Gobernantes de distintas partes del mundo han grabado secretamente sus conversaciones, pero a algunos, como Fujimori y Nixon, les salió el tiro por la culata: sus propias grabaciones fueron pruebas para incriminarlos. Por cierto, Nixon no fue el único en grabar en secreto en la Casa Blanca, lo hicieron cinco presidentes antes que él, incluido F.D.R., pero sí el primero en poner un sistema activado por voz, mientras sus predecesores debían encenderlos manualmente con botón.
La videocámara secreta que hizo instalar Rafael Correa ha sido pepa: se activaba a voluntad por control remoto y lo “gracioso”, como dijo Moreno con sarcasmo, es que la apagaban a las ocho, cuando en palacio se hacía el barrido para detectar cámaras ocultas, y la encendían más tarde.
Esta manía de grabarse a sí mismos la tienen políticos desorbitados y vanidosos. Nixon, por ejemplo, hizo instalar en 1971 los sistemas de grabación en la Oficina Oval, la sala del gabinete, su oficina privada y Camp David y, aparte de él, solo siete personas sabían de su existencia y juraron mantener el secreto. Sin embargo, una de ellas, el asistente Alexander Butterfield, lo reveló en 1973 al comité del Congreso que investigaba Watergate. Nixon fue obligado a entregar cintas de reuniones específicas, y de alguna borró 18 minutos. A la final, renunció cuando no pudo sostener más sus mentiras.

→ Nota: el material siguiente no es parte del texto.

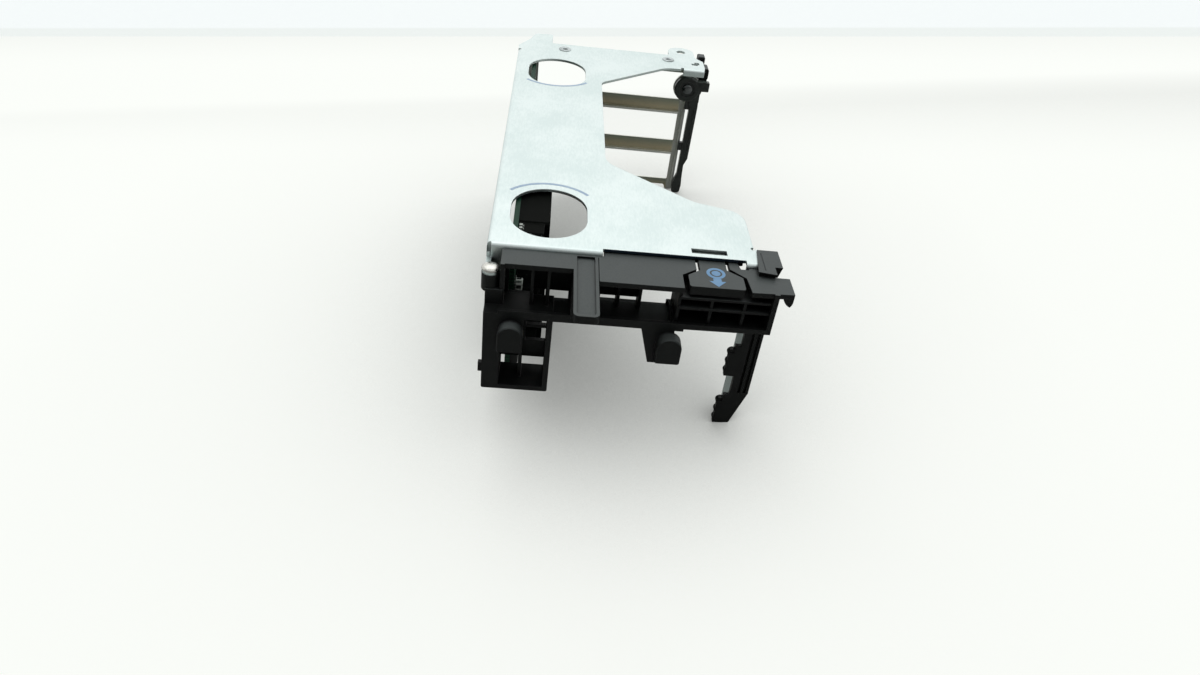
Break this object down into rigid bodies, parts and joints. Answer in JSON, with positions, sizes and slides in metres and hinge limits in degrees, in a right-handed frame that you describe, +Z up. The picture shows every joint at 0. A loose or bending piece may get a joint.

Y Correa ¿para qué querría grabarse? Nixon las quiso porque tenía la obsesión de que los medios de comunicación eran sus enemigos (me suena, me suena), y deseaba tener las grabaciones para preservar el legado histórico de su presidencia, aunque no se descarta que planeara chantajear o coaccionar a quienes hubieran conversado con él.
Moreno dice que ojalá no haya sido para grabar al buró político, pero es obvio que para eso y “para todo mismo” era. Algo de lo que Moreno no habló y que la investigación en curso deberá responder es quién tiene las grabaciones de esa videocámara. “Mum´s the whole word” ordenó Nixon a sus compinches: cerrar la boca y solo él podía revisar lo grabado. ¿Será? Da para una novela sicológica: mientras cae la nieve en la Grand Place, un exmandatario latino en un ático bruselense, revisando al infinito miles de horas guardadas en los discos duros, viendo y oyendo lo que dijo, lo inteligente y guapo que era, el poder que tenía. ¿Y quién dice que allí no haya respuestas a las denuncias de corrupción?
Y ¿tiene él también las grabaciones de estos meses de espiar a Moreno? ¿Se las mandaron en memoria USB o por Internet? Si la vanidad y falta de caballerosidad le hizo grabarse obsesivamente por ocho años, seguir haciéndolo no solo es de fisgón “aficionado a husmear la vida de los demás”, como bien lo definió Moreno, sino un delito tipificado en el propio código que él hizo dictar.